It was anything but business as usual in 2020 for the Village of Oak Park’s 350 full-time municipal employees.
As the worldwide COVID-19 coronavirus reached Oak Park in mid- March of 2020, municipal employees from every department and every skillset pivoted to focus their wide range of formal education, experience and expertise to providing services unlike those typically required of local government workers.
Public works crews became experts in helping retailers designate safe social distances for their clientele and creating the materials they would need to help their customers comply.
Firefighter-paramedics answered every call for emergency medical services with the real possibility of encountering a highly-contagious virus on every ambulance run.
And public safety responsibilities expanded to include educating groups of maskless citizens in the parks and neighborhoods, and explaining tough state and local emergency regulations.
Police officers often were the face of government as they helped small business owners understand the changing rules and distributed more than 1,300 handmade masks to anyone in need.
The Health Department — one of only a handful of state-certified municipal public health departments in Illinois — took on the formidable role of tracking and reporting positive cases, and disseminating mountains of information on how to avoid getting infected, recognizing the symptoms and what actions to take if infection was suspected.

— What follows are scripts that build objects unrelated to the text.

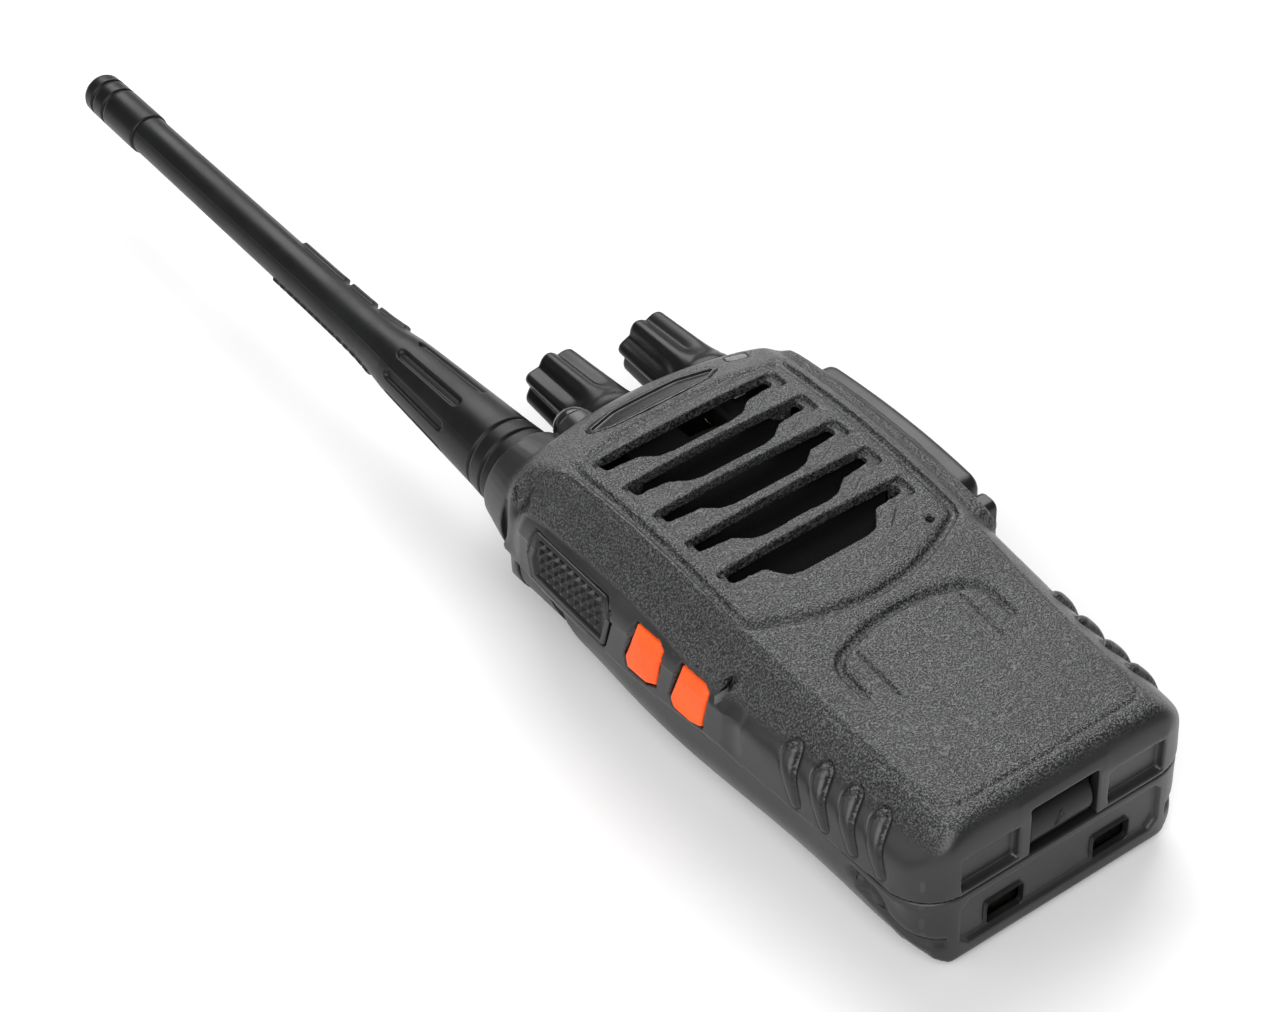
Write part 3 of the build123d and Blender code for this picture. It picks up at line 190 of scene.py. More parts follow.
class Shading:
    """Builds one node material."""

    def __init__(self, name):
        self.material = bpy.data.materials.new(name)
        self.material.use_nodes = True
        self.tree = self.material.node_tree
        self.shader = self.tree.nodes["Principled BSDF"]
        self.place = self.tree.nodes.new("ShaderNodeTexCoord").outputs["Object"]

    def node(self, kind, values=(), **settings):
        made = self.tree.nodes.new(kind)
        for key, value in settings.items():
            setattr(made, key, value)
        for key, value in dict(values).items():
            if isinstance(value, bpy.types.NodeSocket):
                self.tree.links.new(value, made.inputs[key])
            else:
                made.inputs[key].default_value = value
        return made

    def noise(self, size_mm, detail=3.0, rough=0.55, stretch=None):
        """Noise whose features are about size_mm across."""
        place = self.place
        if stretch:
            place = self.node("ShaderNodeMapping", {"Vector": place, "Scale": stretch}).outputs[0]
        values = {"Vector": place, "Scale": 1000 / size_mm, "Detail": detail, "Roughness": rough}
        return self.node("ShaderNodeTexNoise", values).outputs["Fac"]

    def cells(self, size_mm, smooth=0.35, feature="SMOOTH_F1"):
        values = {"Vector": self.place, "Scale": 1000 / size_mm}
        made = self.node("ShaderNodeTexVoronoi", values, feature=feature)
        if feature == "SMOOTH_F1":
            made.inputs["Smoothness"].default_value = smooth
        return made.outputs["Distance"]

    def math(self, operation, first, second=0.0):
        made = self.node("ShaderNodeMath", operation=operation)
        for socket, value in zip(made.inputs, (first, second)):
            if isinstance(value, bpy.types.NodeSocket):
                self.tree.links.new(value, socket)
            else:
                socket.default_value = value
        return made.outputs[0]

    def spread(self, value, low, high, new_low=0.0, new_high=1.0):
        """Rescale a value, clamped and eased at both ends."""
        values = {"Value": value, 1: low, 2: high, 3: new_low, 4: new_high}
        return self.node("ShaderNodeMapRange", values, interpolation_type="SMOOTHSTEP").outputs[0]

    def blend(self, amount, first, second):
        """A colour between two, by an amount from 0 to 1."""
        made = self.node("ShaderNodeMix", data_type="RGBA")
        self.tree.links.new(amount, made.inputs["Factor"])
        for key, value in ((6, first), (7, second)):
            if isinstance(value, bpy.types.NodeSocket):
                self.tree.links.new(value, made.inputs[key])
            else:
                made.inputs[key].default_value = (*value, 1.0)
        return made.outputs[2]

    def bump(self, height, depth_mm, under=None):
        values = {"Height": height, "Distance": depth_mm * MM, "Strength": 1.0}
        if under:
            values["Normal"] = under
        return self.node("ShaderNodeBump", values).outputs[0]

    def set(self, **sockets):
        for key, value in sockets.items():
            socket = self.shader.inputs[key.replace("_", " ")]
            if isinstance(value, bpy.types.NodeSocket):
                self.tree.links.new(value, socket)
            else:
                socket.default_value = value
        return self

    def painted_edge_highlight(self):
        """Painted highlight: brighter on sharp outer edges."""
        shape = self.node("ShaderNodeNewGeometry").outputs["Pointiness"]
        return self.spread(shape, 0.515, 0.56)

    def painted_crevice_shade(self):
        """Painted shade: darker in creases and slots."""
        shape = self.node("ShaderNodeNewGeometry").outputs["Pointiness"]
        return self.spread(shape, 0.47, 0.41)

    def axes(self):
        return self.node("ShaderNodeSeparateXYZ", {"Vector": self.place}).outputs


def moulded_plastic(name, dark, light, rough, grain_mm, grain_depth, highlight_amount=0.35, shine=0.4):
    """Moulded plastic or rubber: faint mottling, fine spark texture, painted highlight on the edges and
    painted shade in creases.
    """
    s = Shading(name)
    mottle = s.spread(s.noise(7.0, 4.0), 0.35, 0.7)
    base = s.blend(mottle, dark, light)
    # painted highlight: sharp outer edges lightened towards a much lighter copy of the colour
    highlit_edges = s.math("MULTIPLY", s.painted_edge_highlight(), highlight_amount)
    base = s.blend(highlit_edges, base, tuple(min(1.0, c * 2.2 + 0.01) for c in light))
    # painted shade: creases and slots darkened towards a quarter of the dark colour
    base = s.blend(s.math("MULTIPLY", s.painted_crevice_shade(), 0.8), base, tuple(c * 0.25 for c in dark))
    fine = s.noise(grain_mm, 2.0, 0.6)
    handled = s.noise(18.0, 3.0)
    uneven = s.math("ADD", s.math("MULTIPLY", fine, 0.5), handled)
    roughness = s.spread(uneven, 0.5, 1.1, rough - 0.08, rough + 0.1)
    normal = s.bump(fine, grain_depth)
    return s.set(Base_Color=base, Roughness=roughness, Normal=normal, Specular_IOR_Level=shine).material


def metal(name, dark, light, rough, stretch, grain_depth=0.01):
    """Machined or drawn metal, with fine marks along one direction and patchy tarnish."""
    s = Shading(name)
    marks = s.noise(0.6, 3.0, 0.6, stretch)
    tarnish = s.spread(s.noise(2.5, 4.0), 0.4, 0.7)
    base = s.blend(tarnish, light, dark)
    roughness = s.spread(marks, 0.3, 0.7, rough - 0.08, rough + 0.12)
    normal = s.bump(marks, grain_depth)
    return s.set(Base_Color=base, Metallic=1.0, Roughness=roughness, Normal=normal).material


def shell_material():
    """The housing: leather-grained panel and bevels, satin sides, deck and base; painted light lightens the
    panel and edges, painted shade darkens the bevels and creases.
    """
    s = Shading("shell_grain")
    x, y, z = s.axes()
    across = s.math("ABSOLUTE", x)
    high = s.spread(z, 0.0225, 0.0245)
    off_base = s.spread(y, -0.0371, -0.0352)
    off_deck = s.spread(y, 0.0605, 0.0580)
    off_side = s.spread(across, 0.0264, 0.0258)
    lengthwise = s.math("MULTIPLY", off_deck, off_side)
    grained = s.math("MULTIPLY", s.math("MULTIPLY", high, off_base), lengthwise)
    bevel = s.spread(across, 0.0185, 0.0215)
    satin = s.math("MULTIPLY", s.noise(0.2, 2.0, 0.6), s.math("SUBTRACT", 1.0, grained))
    speck = s.noise(0.27, 1.0, 0.6)
    wrinkles = s.math("ADD", s.math("MULTIPLY", s.cells(0.55, 0.3), 0.8), s.noise(0.4, 2.0, 0.6))
    on_panel = s.math("MULTIPLY", speck, s.math("SUBTRACT", 1.0, bevel))
    leather = s.math("ADD", on_panel, s.math("MULTIPLY", wrinkles, bevel))
    normal = s.bump(satin, 0.006)
    normal = s.bump(s.math("MULTIPLY", leather, grained), 0.2, normal)
    mottle = s.spread(s.noise(9.0, 4.0), 0.35, 0.7)
    smooth_tone = s.blend(mottle, (0.0085, 0.0087, 0.009), (0.0125, 0.0127, 0.0131))
    peaks = s.spread(speck, 0.42, 0.68)
    # painted light: the up-facing panel gets a far lighter copy of the housing's colour than the satin parts,
    # for the overhead light it catches, and the leaning bevels a less light copy, for the light they lose;
    # the speckle follows the grain
    lit_panel_tone = s.blend(peaks, (0.001, 0.001, 0.0011), (0.105, 0.107, 0.109))
    shaded_bevel_tone = s.blend(peaks, (0.001, 0.001, 0.0011), (0.065, 0.066, 0.068))
    base = s.blend(grained, smooth_tone, s.blend(bevel, lit_panel_tone, shaded_bevel_tone))
    # painted highlight: sharp outer edges lightened
    base = s.blend(s.math("MULTIPLY", s.painted_edge_highlight(), 0.3), base, (0.06, 0.061, 0.063))
    # painted shade: creases and slots darkened almost to black
    base = s.blend(s.painted_crevice_shade(), base, (0.0015, 0.0015, 0.0016))
    handled = s.spread(s.noise(22.0, 3.0), 0.35, 0.7, -0.04, 0.05)
    rough = s.math("ADD", s.math("MULTIPLY", grained, 0.04), s.math("ADD", handled, 0.36))
    return s.set(Base_Color=base, Roughness=rough, Normal=normal, Specular_IOR_Level=0.5).material


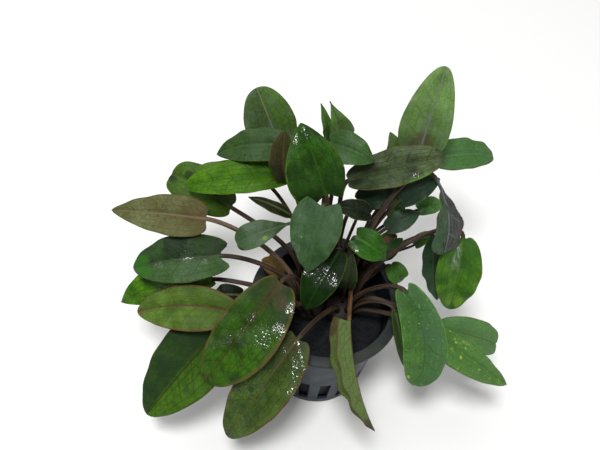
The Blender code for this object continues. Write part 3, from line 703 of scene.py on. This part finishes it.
def upper_side(add, finish, at, veins):
    """Colour of the upper side."""
    # Clouds of paler and darker green, some 5 to 10 mm across, and painted shade that darkens the blade
    # towards its base
    clouds = add(NOISE, Vector=at.pattern, Scale=CLOUDS, Detail=6.0, Roughness=0.65)
    blur = 0.25 / finish.mottle
    clouds = add(S_CURVE, clouds, 0.5 - blur, 0.5 + blur, 0.0, 1.0)
    # Painted shade: the clouds are pulled darker towards the base and lighter towards the tip
    towards_tip = add(S_CURVE, at.along, -0.1, 0.8, 0.3, 1.3)
    clouds = add(TIMES, clouds, towards_tip)
    colour = add(MIX, clouds, finish.dark, finish.light)
    for half, code in ((-1, finish.left), (1, finish.right)):
        if code:
            tint = add(S_CURVE, at.across, 0.0, 0.12 * half, 0.0, 0.75)
            uneven = add(S_CURVE, at.wander, 0.3, 0.7, 1.15, 0.8)
            tint = add(TIMES, tint, uneven)
            colour = add(MIX, tint, colour, code)
    if finish.base:
        # Brown runs up from the stalk beside the midrib
        brown = add(TIMES_PLUS, at.side_x, 0.09, at.along)
        brown = add(TIMES_PLUS, at.ragged, -0.5, brown)
        brown = add(S_CURVE, brown, -0.25, 0.3, 0.9, 0.0)
        colour = add(MIX, brown, colour, finish.base)
    # Clusters of cells and small air spaces speckle the tissue
    speckles = add(NOISE, Vector=at.pattern, Scale=SPECKLES, Detail=3.0, Roughness=0.6)
    speckles = add(RANGE, speckles, 0.3, 0.7, 0.86, 1.1)
    colour = add(VECTOR_TIMES, colour, speckles)
    colour = add(MIX, veins, colour, finish.vein)
    # Painted grey sheen: a pale grey-green laid over the colour in patches, standing in for a milky
    # reflection
    film = add(NOISE, Vector=at.pattern, Scale=FILM_PATCHES, Detail=5.0, Roughness=0.65)
    film = add(S_CURVE, film, 0.42, 0.64, 0.2 * finish.film, 1.6 * finish.film)
    return add(MIX, film, colour, "6E7C70")


def patch(add, spec, at, across, along, radius):
    """Mask, 1 inside and 0 outside, of a patch of the blade with a ragged edge."""
    millimetres = (spec.width / 2, (Vector(spec.tip) - Vector(spec.base)).length, 0)
    away = add(VECTOR_MINUS, at.share, (across, along, 0))
    away = add(VECTOR_TIMES, away, millimetres)
    away = add(VECTOR_LENGTH, away)
    away = add(TIMES_PLUS, at.ragged, radius, away)
    return add(S_CURVE, away, 1.05 * radius, 1.6 * radius, 1.0, 0.0)


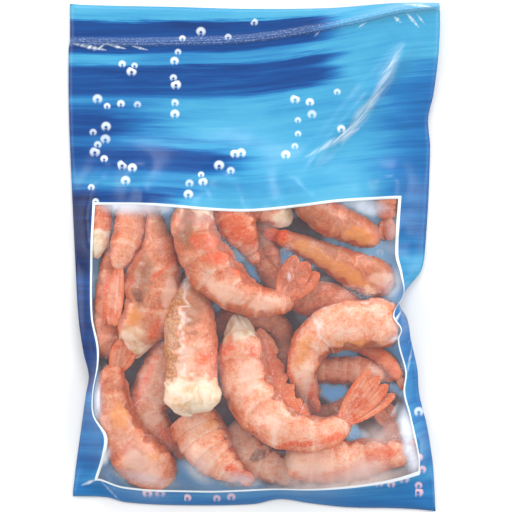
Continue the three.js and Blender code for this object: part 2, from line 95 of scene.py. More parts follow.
WINDOW_BOTTOM = [
    (-78, -110.5), (-66, -114.5), (-30, -116.5), (0, -115.5), (30, -115), (60, -111), (82, -104),
]
WINDOW_TOP = [(-80, 26), (-50, 25.5), (-20, 23), (0, 22.5), (25, 25), (45, 27.5), (72, 29)]
ZIP_LINE = [(-93, 107.5), (-50, 107.5), (-5, 109), (25, 113), (50, 117.5), (75, 123), (90, 125.5)]
ZIP_FROM_END = 0.6

# The sheet's lines follow the outline, the window and the zip. A line number's whole part is
# its zone. These are the zones' borders on the flat print and how many cells each has.
NOMINAL_X = [-90, -79, 74, 87]
NOMINAL_Y = [-124, -112, 26, 108, 112, 126]
CELLS_ACROSS = [9, 112, 11]
CELLS_ALONG = [10, 102, 56, 12, 10]
ZIP_ZONE = 3.5
PRINT_SPAN = 300  # millimetres of flat print that the UV map's unit square holds

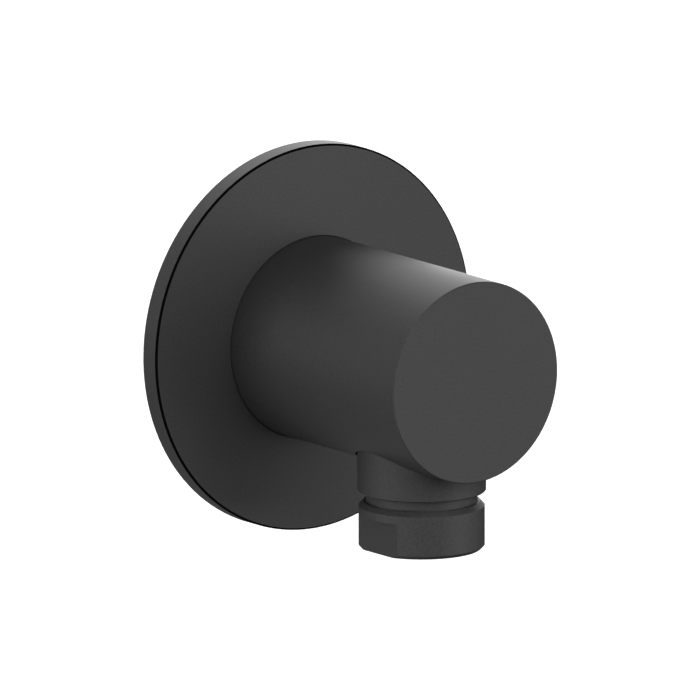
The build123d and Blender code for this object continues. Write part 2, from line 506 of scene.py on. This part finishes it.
@dataclass(frozen=True)
class Steel(Finish):
    """Stainless steel with a fine satin grain."""

    name: str = "steel"
    bright: Colour = (0.60, 0.60, 0.61)
    dull: Colour = (0.46, 0.46, 0.47)
    mark_size: float = 0.1 * MM
    mark_detail: float = 3.0
    mark_depth: float = 0.003 * MM
    roughness: float = 0.3
    roughness_spread: float = 0.14

    def shader(self, tree: Tree) -> Signal:
        """Build the steel.

        Args:
            tree: The material's nodes.

        Returns:
            The shader.
        """
        marks = tree.grain(self.mark_size, self.mark_detail)
        return tree.surface(
            Base_Color=tree.mix(marks, self.bright, self.dull),
            Metallic=1.0,
            Roughness=self.roughness + (marks - NOISE_MIDDLE) * self.roughness_spread,
            Normal=tree.relief(marks, self.mark_depth),
        )


@dataclass(frozen=True)
class Rubber(Finish):
    """Black seal rubber, matte with a faint bloom."""

    name: str = "rubber"
    dark: Colour = (0.014, 0.014, 0.015)
    bloom: Colour = (0.030, 0.030, 0.031)
    bloom_size: float = 2 * MM
    grain_size: float = 0.12 * MM
    grain_depth: float = 0.006 * MM
    roughness: float = 0.68
    roughness_spread: float = 0.1

    def shader(self, tree: Tree) -> Signal:
        """Build the rubber.

        Args:
            tree: The material's nodes.

        Returns:
            The shader.
        """
        fine = tree.grain(self.grain_size)
        return tree.surface(
            Base_Color=tree.mix(tree.grain(self.bloom_size), self.dark, self.bloom),
            Roughness=self.roughness + (fine - NOISE_MIDDLE) * self.roughness_spread,
            Normal=tree.relief(fine, self.grain_depth),
        )


@dataclass(frozen=True)
class CellFoam(Finish):
    """Closed-cell foam: small round cells, darker in their pits by painted shade, lighter between
    them.
    """

    name: str = "foam"
    wall: Colour = (0.060, 0.060, 0.064)
    # The pits' darker colour is painted shade of the pores
    pit: Colour = (0.016, 0.016, 0.018)
    cell_size: float = 0.45 * MM
    cell_depth: float = 0.12 * MM
    cell_smoothness: float = 0.3
    roughness: float = 0.85

    def shader(self, tree: Tree) -> Signal:
        """Build the foam.

        Args:
            tree: The material's nodes.

        Returns:
            The shader.
        """
        inputs = {
            "Vector": tree.place(),
            "Scale": 1 / self.cell_size,
            "Smoothness": self.cell_smoothness,
        }
        cells = tree.add("ShaderNodeTexVoronoi", {"feature": "SMOOTH_F1"}, inputs, "Distance")
        return tree.surface(
            Base_Color=tree.mix(cells, self.pit, self.wall),
            Roughness=self.roughness,
            Normal=tree.relief(cells, self.cell_depth),
        )


class PlasticTint(Enum):
    """The two plastics of the valve."""

    NATURAL = "valve_plastic"
    BLUE = "poppet_plastic"


@dataclass(frozen=True)
class ValvePlastic(Finish):
    """Moulded acetal, satin, with faint flow patches and a fine mould texture."""

    tint: PlasticTint
    flow_size: float = 5 * MM
    flow_detail: float = 3.0
    grain_size: float = 0.09 * MM
    grain_depth: float = 0.003 * MM
    roughness: float = 0.38
    roughness_spread: float = 0.12

    @property
    def name(self) -> str:
        """Return the material's name."""
        return self.tint.value

    def colours(self) -> tuple[Colour, Colour]:
        """Choose the tint's colours.

        Returns:
            The lighter colour and the darker one.
        """
        if self.tint is PlasticTint.NATURAL:
            return (0.82, 0.82, 0.79), (0.74, 0.74, 0.70)
        return (0.07, 0.17, 0.42), (0.05, 0.13, 0.35)

    def shader(self, tree: Tree) -> Signal:
        """Build the plastic.

        Args:
            tree: The material's nodes.

        Returns:
            The shader.
        """
        fine = tree.grain(self.grain_size)
        flow = tree.grain(self.flow_size, self.flow_detail)
        return tree.surface(
            Base_Color=tree.mix(flow, *self.colours()),
            Roughness=self.roughness + (fine - NOISE_MIDDLE) * self.roughness_spread,
            Normal=tree.relief(fine, self.grain_depth),
        )


@dataclass(frozen=True)
class FloorPaint(Finish):
    """Pale matte paint that glows a little, so that the floor looks as pale as the room."""

    name: str = "floor_paint"
    darker: float = 0.84
    lighter: float = 0.86
    patch_size: float = 0.2
    roughness: float = 0.9
    glow: float = 0.4

    def shader(self, tree: Tree) -> Signal:
        """Build the paint.

        Args:
            tree: The material's nodes.

        Returns:
            The shader.
        """
        patches = tree.grain(self.patch_size)
        return tree.surface(
            Base_Color=tree.mix(patches, grey(self.darker), grey(self.lighter)),
            Roughness=self.roughness,
            Specular_IOR_Level=0.0,
            Emission_Color=grey(1.0),
            Emission_Strength=self.glow,
        )


@dataclass(frozen=True)
class Ring:
    """One ring of points of a turned piece: its height and its radius at each angle."""

    height: float
    radius: "float | Profile"

    def at(self, angle: float) -> float:
        """Return the radius at an angle."""
        return self.radius(angle) if callable(self.radius) else self.radius


@dataclass(frozen=True)
class HexSocket:
    """The hexagonal outline of a key socket."""

    across_flats: float

    def __call__(self, angle: float) -> float:
        """Find the hexagon's radius.

        Args:
            angle: The angle round its middle, from the middle of a flat.

        Returns:
            The radius.
        """
        sixth = math.radians(60)
        from_flat = (angle + sixth / 2) % sixth - sixth / 2
        return self.across_flats / 2 / math.cos(from_flat)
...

Health Department staff also distributed thousands of personal protection equipment (PPE) items, including to local businesses, social service agencies and healthcare providers.
By the end of 2020, the local health department would begin to take on the daunting task of distributing vaccines as well.
Those Village employees whose duties allowed worked from home, while others adopted split shifts and discrete work groups so that they could be quarantined should a positive case be identified among their ranks.
But the critical, yet often unseen, municipal services upon which citizens rely didn’t stop.
Oak Park’s more than 100 miles of Village-owned streets, 500 alleys, nearly 20,000 parkway trees, 7,000 lighting fixtures, 104 miles of water mains, 110 miles of sewer mains, eight miles of bicycle lanes and some 4,000 public parking spaces still required attention.
The streets had to be plowed, water leaks fixed and building permits issued. Meanwhile, the revenues that support services fell as many typical fees and fines were temporarily reduced or waived to lessen the impact on Oak Park residents whose jobs had also been affected by the pandemic.